Christ Presbyterian Church in Lakewood is a member of ECO, the Covenant Order of Evangelical Presbyterians.
Christ Presbyterian Church’s supporters of her RV park ministry — from its beginning in 2011 — had walked through many of the ministry’s ups and downs with her. Knowing she had experience with creating community with people who might not set foot in a traditional church setting, they began to talk to her about their neighborhood. Considered a bedroom community with a small-town feel, Lakewood faces increasing challenges as it transitions from primarily a middle class to a mixed-income neighborhood. The church sits directly across from an apartment complex with a large transient population.

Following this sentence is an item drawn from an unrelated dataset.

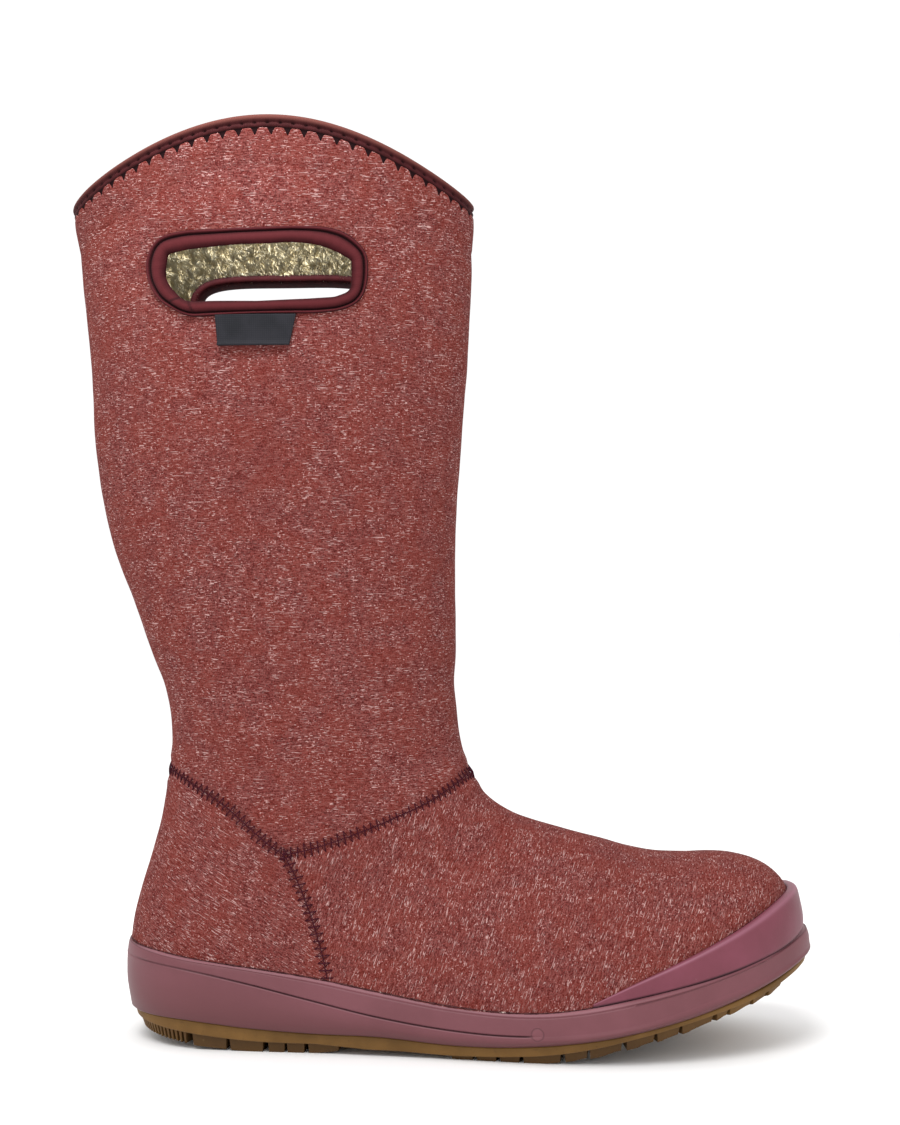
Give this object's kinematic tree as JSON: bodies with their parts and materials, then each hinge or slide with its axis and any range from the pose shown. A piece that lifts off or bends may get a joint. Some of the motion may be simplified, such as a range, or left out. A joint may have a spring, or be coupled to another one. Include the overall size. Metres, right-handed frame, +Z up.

Christ Presbyterian Church wanted John to become its pastor and help the church reach out to its neighbors. Feeling led by God to Lakewood, John told the church that she still felt called to reach RV park residents. With RV park residents already in the congregation, church leaders said they’d be willing to help by putting together a team to go to area RV parks to minister. They also agreed to make the RV ministry an outreach of their church.
John accepted their call to be their new pastor. Her installation service was on Oct. 27, Reformation Sunday.
Through all her heartbreak, John says she continues to learn to trust God. Still living in the RV park about 20 miles south of Lakewood, she said the dynamic of her RV park community has changed. Many long-term residents have moved, making way for more vacationers and weekenders. She says it’s as if God needed her to hit the pause button so that the RV ministry could be revamped and restructured.
“I know how to handle myself on the frontline of RV ministry,” she says. “What I haven’t learned is how to disciple others by teaching them how to do what I do.”
At Christ Presbyterian Church, she’ll have the opportunity to learn how to work with a team of people, teaching others how to do what she does — “to disciple them as missionaries,” she says, “so that they can lead others to Jesus Christ in their context and in their spheres of influence.”
John’s Hope for Life Chapel RV Ministry was one of the Presbyterian Church (U.S.A.)’s 1001 New Worshiping Communities that received support from Presbyterian Mission Agency with Mission Program Grants. Available through the Racial Equity & Women’s Intercultural Ministries of the Presbyterian Mission Agency, the grants support the transforming work of new worshiping communities and mid councils.
In 2012, the 220th General Assembly of the PC(USA) declared a commitment to a churchwide movement resulting in the creation of 1001 worshiping communities over the next 10 years. At a grassroots level, nearly 500 diverse ‘1001’ communities have formed across the nation.